We sit in the empty hallway, her body trembling beneath my arms, her hands grasping at my chest, and I let her do what she needs to bring herself back.

To calm her thoughts.

After a few minutes, her fists relax, and she smooths the wrinkles in my shirt as she gazes up at me. “I’m sorry.”

My hand cups her face. “Don’t be sorry. Don’t ever be sorry for being real with me. I’m sorry that I brought you here.” I tuck a loose strand of hair behind her ear. “We don’t have to do this. I just thought it would be fun.”

She shakes her head. “No, I want to. I just—sometimes they happen for no reason…if I let my thoughts run away from me. I normally have it under control, but I’m also usually…”

“In a routine?” I guess.

She nods. “Yeah, exactly.”

“I get it.”

“Do you?” Her brows rise, disbelief painting her features.

I stare at her, debating on how much I want to tell. I’m no stranger to being open with people, but my father is something I’ve always held close to my chest. I don’t talk about him, not to anyone.

Besides, no one’s ever really cared to know. Even my friends back home were too busy with their lives to spend much time asking about mine.

“My dad was a Marine. He spent a lot of time overseas, and at first, he would come home with these amazing stories.” I pause, smiling. “I missed him so bad my stomach hurt, but I remember feeling giddy at the thought of all the stories he’d have when he got back. Adventures he went on, the cultures, the people he met…” My throat tightens. “All the ways he would remind me that he was my hero.”

“He sounds like an incredible man,” Blakely says.

“He was.” I nod. “But after his third deployment, the stories never came.”

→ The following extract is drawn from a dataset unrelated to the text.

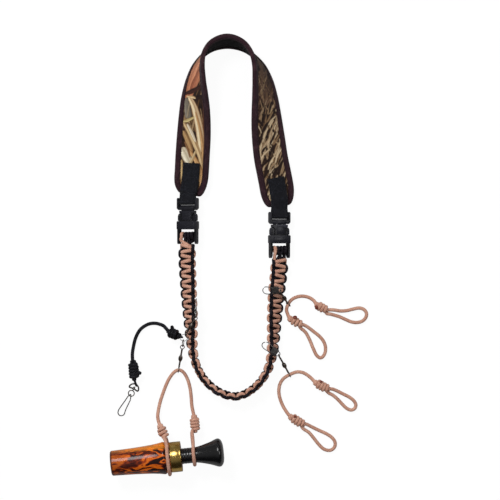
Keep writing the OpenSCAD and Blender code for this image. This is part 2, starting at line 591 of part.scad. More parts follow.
// ---------- black tether with its snap hook ----------
hook_dir = unit([-19.665, -38.41, -1.4]);
d_bar = [-122.13, -153.755, 3]; // middle of the D ring's bar
d_r = 5.7;
hook_stem_r = 0.65;
hook_eye_r = 3.4;
tether_knot_r = 6.2;
tether_knot_ends = [
    [[-69.23, -92.805, 10.6], [-82.11, -87.745, 6.6]],
    [[-122.59, -122.935, 6.6], [-121.555, -140.185, 6.6]]];
tether_way = [
    [-82.11, -87.285, 6.2], [-85.33, -83.605, 4.2], [-89.01, -80.615, 2.7],
    [-97.175, -78.43, 2.25], [-105.915, -79.695, 2.25], [-114.54, -85.675, 2.25],
    [-119.945, -95.45, 2.25], [-122.705, -106.95, 2.4], [-123.625, -114.655, 3.2],
    [-123.05, -122.245, 5.8]];
// Where the tether holds the split ring, on its -X side
hold_dir = unit(cross(ring_axis, left_dir + link_dir));
ring_hold = ring_at + ring_r * (hold_dir[0] < 0 ? hold_dir : -hold_dir);

// Flattened bight from start to end and back, open in the middle
module tie_bight(start, end) {
    reach = norm(end - start);
    dir = unit(end - start);
    flat = unit(cross(dir, [0, 0, 1]));
    up = cross(flat, dir);
    translate(start)
        tube(smooth([dir * 0.2 + up * 2.1, dir * (reach * 0.5) + up * 2.3,
            dir * (reach - 0.1) + up * 2.15, dir * (reach + 2.05),
            dir * (reach - 0.1) - up * 2.15, dir * (reach * 0.5) - up * 2.3,
            dir * 0.2 - up * 2.1], 3), 1.05, 6, flat);
}
module tether_cord() color(tether_black) {
    tube(smooth(tether_way, 3), cord_r + 0.1);
    // small bights that hold the split ring and the D ring
    tie_bight(tether_knot_ends[0][0], ring_hold);
    tie_bight(tether_knot_ends[1][1], d_bar - d_r * hook_dir);
}
module tether_knots() color(tether_black) knots(tether_knot_ends, tether_knot_r);

// Hook frame: the origin is the middle of the D ring's bar, +Z runs to the hook's bow
module hook_place() multmatrix(frame_z(d_bar, hook_dir, [0, 0, 1])) children();

// D ring: bent wire; its bar has a bored boss for the hook's stem
module hook_d_ring() color([0.42, 0.41, 0.4]) hook_place() {
    difference() {
        union() {
            rotate([0, 90, 0]) cylinder(h = 12.4, r = 0.8, center = true, $fn = 32);
            cylinder(h = 2.2, r = 1.5, center = true, $fn = 32);
        }
        cylinder(h = 6, r = hook_stem_r + run, center = true, $fn = 32);
    }
    difference() {
        rotate([90, 0, 0]) ring(d_r, 0.75);
        translate([-10, -5, 0]) cube([20, 10, 20]);
    }
}
// Swivel eye beyond the D ring, free to turn on its stem
module hook_swivel_eye() color([0.3, 0.28, 0.27]) hook_place() {
    translate([0, 0, -2]) cylinder(h = 5, r = hook_stem_r, $fn = 32);
    translate([0, 0, -2.4]) cylinder(h = 1.1, r = 1.25, $fn = 32);
    translate([0, 0, 2.6 + hook_eye_r]) rotate([90, 0, 0]) ring(hook_eye_r, 0.6);
}
// Spring wire hook: it passes through the eye, runs round the bow and ends in the catch
hook_wire_way = [[2.2, -1, 12.7], [1.5, -1.35, 10.6], [0.7, -1.15, 8.6], [-0.1, 0, 7.6],
    [-1, 1.15, 8.6], [-1.8, 1.35, 11], [-2.3, 0.8, 15], [-3, 0, 20], [-3.9, 0, 26],
    [-4.2, 0, 30], [-3.3, 0, 33.3], [-0.7, 0, 34.8], [2.1, 0, 34], [3.6, 0, 31.6],
    [3.5, 0, 29.2]];
hook_gate_way = [[2.6, -0.7, 14.3], [2.6, -0.3, 16.8], [2.7, 0, 20], [2.8, 0, 24],
    [2.9, 0, 27.4]];
module hook_wire() color(hook_silver) hook_place()
    tube(smooth(hook_wire_way, 3), wire_r, 6, [0.3, 0, 1]);
module hook_gate() color(hook_silver) hook_place()
    tube(smooth(hook_gate_way, 3), wire_r, 6, [0, 1, 0]);

// ---------- duck call, in its own frame ----------
// Local +Z runs from the mouth end to the bell, +X is up from the table once placed.
// Turned outlines are radius, z.
chamber_r = 8.6;
barrel_len = 80.8;
band_seat_r = 15.7;
band_bore_r = band_seat_r + 0.03;
tenon_r = 8.3;
seal_z = [64.5, 74.5];  // middles of the two seal grooves
seal_floor_r = 7.1;
seal_half = 1.1;
neck_r = 8.9;
neck_groove_r = 8.5;

module call_place()
    translate(call_mouth) rotate([0, 0, call_tilt]) rotate([0, 90, 0]) rotate([0, 0, 180])
        children();

module call_barrel() color([0.62, 0.27, 0.06]) call_place()
    rotate_extrude($fn = 96) polygon([
        [mouth_bore_r, 0], [12.6, 0], [13.5, 0.35], [14.1, 1], [14.3, 2], [14.45, 8],
        [14.7, 16], [15, 24], [15.4, 32], [15.9, 40], [16.5, 47.5], [17.3, 54],
        [18.1, 58.6], [18.5, 60.8], [18.45, 61.8], [17.9, 62.6], [17.1, 63.4], [17, 64],
        [17, 68.5], [band_seat_r, 68.5], [band_seat_r, barrel_len], [chamber_r, barrel_len],
        [chamber_r, mouth_bore_l], [mouth_bore_r, mouth_bore_l]]);

module call_band() color([0.78, 0.66, 0.3]) call_place()
    rotate_extrude($fn = 96) polygon([[band_bore_r, 68.56], [17, 68.56], [17.3, 68.9],
        [17.3, 80.6], [17, 80.9], [band_bore_r, 80.9]]);

// Tenon with two seal grooves, neck with two shallow grooves, and bell
insert_outline = concat(
    [[0, 60], [tenon_r, 60]],
    [for (z = seal_z) each [[tenon_r, z - seal_half], [seal_floor_r, z - seal_half],
        [seal_floor_r, z + seal_half], [tenon_r, z + seal_half]]],
    [[tenon_r, 80.98], [neck_r, 80.98]],
    [for (z = [82.6, 86.4]) each [[neck_r, z], [neck_groove_r, z + 0.4],
        [neck_groove_r, z + 1.8], [neck_r, z + 2.2]]],
    [[8.9, 92.8], [8.7, 94], [8.8, 97], [9.3, 100.4], [10.2, 104.6], [11.5, 109.4],
        [13.2, 114.2], [15, 118.2], [15.9, 120.2], [16.2, 121.4], [16.1, 122.6],
        [15.4, 124.2], [14, 126.2], [12, 127.9], [10, 128.9], [8.4, 129.4], [0, 129.4]]);
// Half round with a flat top that falls away to the tip; the outline is x, z
module tone_board() intersection() {
    translate([0, 0, 33.5]) cylinder(h = 27, r = 7.6, $fn = 64);
    rotate([90, 0, 0]) linear_extrude(20, center = true)
        polygon([[0, 61], [0, 49], [-0.3, 43], [-1.1, 37], [-2, 33], [-9, 33], [-9, 61]]);
}
module call_insert() color([0.03, 0.03, 0.035]) call_place() difference() {
    union() {
        rotate_extrude($fn = 96) polygon(insert_outline);
        tone_board();
    }
    // sound channel in the board, then the bore through the tenon, then the exhaust
    translate([-4.2, -2.6, 36.5]) cube([6, 5.2, 25]);
    translate([0, 0, 60.4]) cylinder(h = 44, r = 4.6, $fn = 48);
    translate([0, 0, 104]) cylinder(h = 30, r = exhaust_r, $fn = 64);
}

// Cork block that clamps the reeds down on the board
module call_wedge() color([0.72, 0.56, 0.38]) call_place() intersection() {
    translate([0, 0, 51]) cylinder(h = 8.8, r = 7.5, $fn = 64);
    translate([0.72, -10, 50]) cube([10, 20, 12]);
}

// Reed at a height over the board, with its tip at z = tip; the outline is -z, y
module reed(height, tip) color([0.92, 0.93, 0.9]) call_place()
    translate([height, 0, 0]) rotate([0, 90, 0]) linear_extrude(0.25)
        polygon([[-59.8, -6], [-59.8, 6], [-tip - 2, 6], [-tip - 0.5, 5],
            [-tip, 3], [-tip, -3], [-tip - 0.5, -5], [-tip - 2, -6]]);
module call_reed_long() reed(0.06, 34.6);
module call_reed_short() reed(0.38, 37.4);
module call_o_rings() color([0.02, 0.02, 0.02]) call_place()
    for (z = seal_z) translate([0, 0, z]) ring(7.85, 0.72);

neck_pad_foam();
neck_pad_face();
neck_pad_lining();
neck_pad_binding();
left_web_tab();
right_web_tab();
left_buckle_male();
left_buckle_female();
left_latch_outer();
left_latch_inner();
right_buckle_male();
right_buckle_female();
right_latch_outer();
right_latch_inner();
braid_core_cords();
braid_tan_cord();
braid_black_cord();
left_snap_wire();
left_snap_gate();
left_snap_clasp();
left_swivel_upper_eye();
left_swivel_barrel();
left_swivel_lower_eye();
split_ring();
call_chain_link();
call_swivel_upper_eye();
call_swivel_barrel();
call_swivel_lower_eye();
upper_snap_wire();
upper_snap_gate();
upper_snap_clasp();
upper_swivel_top_eye();
upper_swivel_barrel();
upper_swivel_low_eye();
lower_snap_wire();
lower_snap_gate();
lower_snap_clasp();
lower_swivel_top_eye();
lower_swivel_barrel();
lower_swivel_low_eye();
upper_drop_cord();
upper_drop_knots();
lower_drop_cord();
lower_drop_knots();
call_drop_cord();
call_drop_knots();
tether_cord();
tether_knots();
hook_d_ring();
hook_swivel_eye();
hook_wire();
hook_gate();
call_barrel();
call_band();
call_insert();
call_wedge();
call_reed_long();
call_reed_short();
call_o_rings();
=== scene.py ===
"""A duck call on a lanyard, laid flat on a pale table.

A padded neck strap makes the top of the loop (+Y) and a woven braid the bottom (-Y), joined
by a buckle on each side. Cord drops hang from the braid by snaps and swivels: two on the
right (+X), and on the left (-X) one with the call and a black tether with a wire hook.
Shapes are in millimetres with +Z up from the table; Bag.make turns them into metres.
"""
import bpy
import bmesh
import json
import math
import random
from math import sin, cos, radians, pi
import numpy as np
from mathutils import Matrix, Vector, noise as mnoise

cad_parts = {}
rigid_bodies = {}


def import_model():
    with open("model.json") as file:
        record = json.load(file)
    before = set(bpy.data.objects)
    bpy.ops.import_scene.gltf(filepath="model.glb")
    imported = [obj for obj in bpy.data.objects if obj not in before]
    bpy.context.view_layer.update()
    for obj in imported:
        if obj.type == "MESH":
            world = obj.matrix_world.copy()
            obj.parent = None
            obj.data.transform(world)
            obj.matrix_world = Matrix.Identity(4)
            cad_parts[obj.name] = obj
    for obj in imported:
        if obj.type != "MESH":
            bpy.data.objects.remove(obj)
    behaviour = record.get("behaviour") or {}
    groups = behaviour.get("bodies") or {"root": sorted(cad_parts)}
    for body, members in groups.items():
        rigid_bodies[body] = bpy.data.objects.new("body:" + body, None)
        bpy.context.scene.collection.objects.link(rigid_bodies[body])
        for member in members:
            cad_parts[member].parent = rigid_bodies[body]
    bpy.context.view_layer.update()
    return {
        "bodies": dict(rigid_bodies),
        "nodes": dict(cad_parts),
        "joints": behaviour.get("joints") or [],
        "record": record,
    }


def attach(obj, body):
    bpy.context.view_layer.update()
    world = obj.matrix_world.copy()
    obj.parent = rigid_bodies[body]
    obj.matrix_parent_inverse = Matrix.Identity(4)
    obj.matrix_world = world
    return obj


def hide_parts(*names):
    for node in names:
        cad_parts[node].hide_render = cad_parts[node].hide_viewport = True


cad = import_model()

MM = 0.001


# ---------------------------------------------------------------- vectors, curves, frames
def vec(*values):
    return np.array(values, float)


UP = vec(0, 0, 1)


def unit(v):
    v = np.asarray(v, float)
    size = np.linalg.norm(v)
    return v / size if size > 1e-12 else v


def catmull(a, b, c, d, t):
    return 0.5 * (2 * b + (c - a) * t + (2 * a - 5 * b + 4 * c - d) * t * t
                  + (3 * b - a - 3 * c + d) * t ** 3)


def smooth(points, steps):
    """Open Catmull-Rom curve through the points, a number of steps to each span."""
    p = [np.asarray(q, float) for q in points]
    last = len(p) - 1
    return [catmull(p[max(i - 1, 0)], p[i], p[i + 1], p[min(i + 2, last)], j / steps)
            for i in range(last) for j in range(steps)] + [p[-1]]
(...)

My hand reaches up, fingers tangling around the metal chain that rests around my neck. “He only brought home nightmares that time. Ones he tried to hide but couldn’t. He’d lash out at me. At my mom, and she…” I blow out a breath. “It broke her heart every time she had to say goodbye, but I think it killed her soul when he came back and she wasn’t what he needed. When she didn’t know how to help.”

I gaze down at Blakely, tears glossing over the amber color of her eyes. One falls down her cheek and my thumb reaches over to wipe it away.

“Mom convinced him to go to therapy, but it was me who ended up bringing him back whenever he’d get lost. When the panic would overwhelm him, and he’d be stuck, his brain like quicksand, pulling him into the memories of where he’d been.”

“That’s so sad.” Blakely lays her head on my chest. “What’s he do now that you’re not home? Is he…is he better?”

My hand comes up and smooths over her hair, the motion calming the wave of sadness that’s crashing through my insides, threatening to pull me under. “He passed away on my sixteenth birthday.” My eyes close, the words exploding through my throat and singeing the back of my nose.

I brace myself for the empty apology—the one that always follows when someone finds out about his death. But it never comes, and I’ve never been so grateful for someone’s silence.

The torn muscle in my chest rattles against my ribs, reminding me that some pieces of a heart don’t ever heal. They just exist, broken and bleeding, reminding you to appreciate what you have when you have it, because you never know when it will disappear.

We don’t make it to the racetrack. I never show her how to drive.

But sitting here, in the middle of an empty hallway, as I spill a story I’ve never told a soul about the greatest man I’ve ever known, the frayed stitching that holds my broken heart together starts to mend.

And it’s the realest thing I’ve ever done.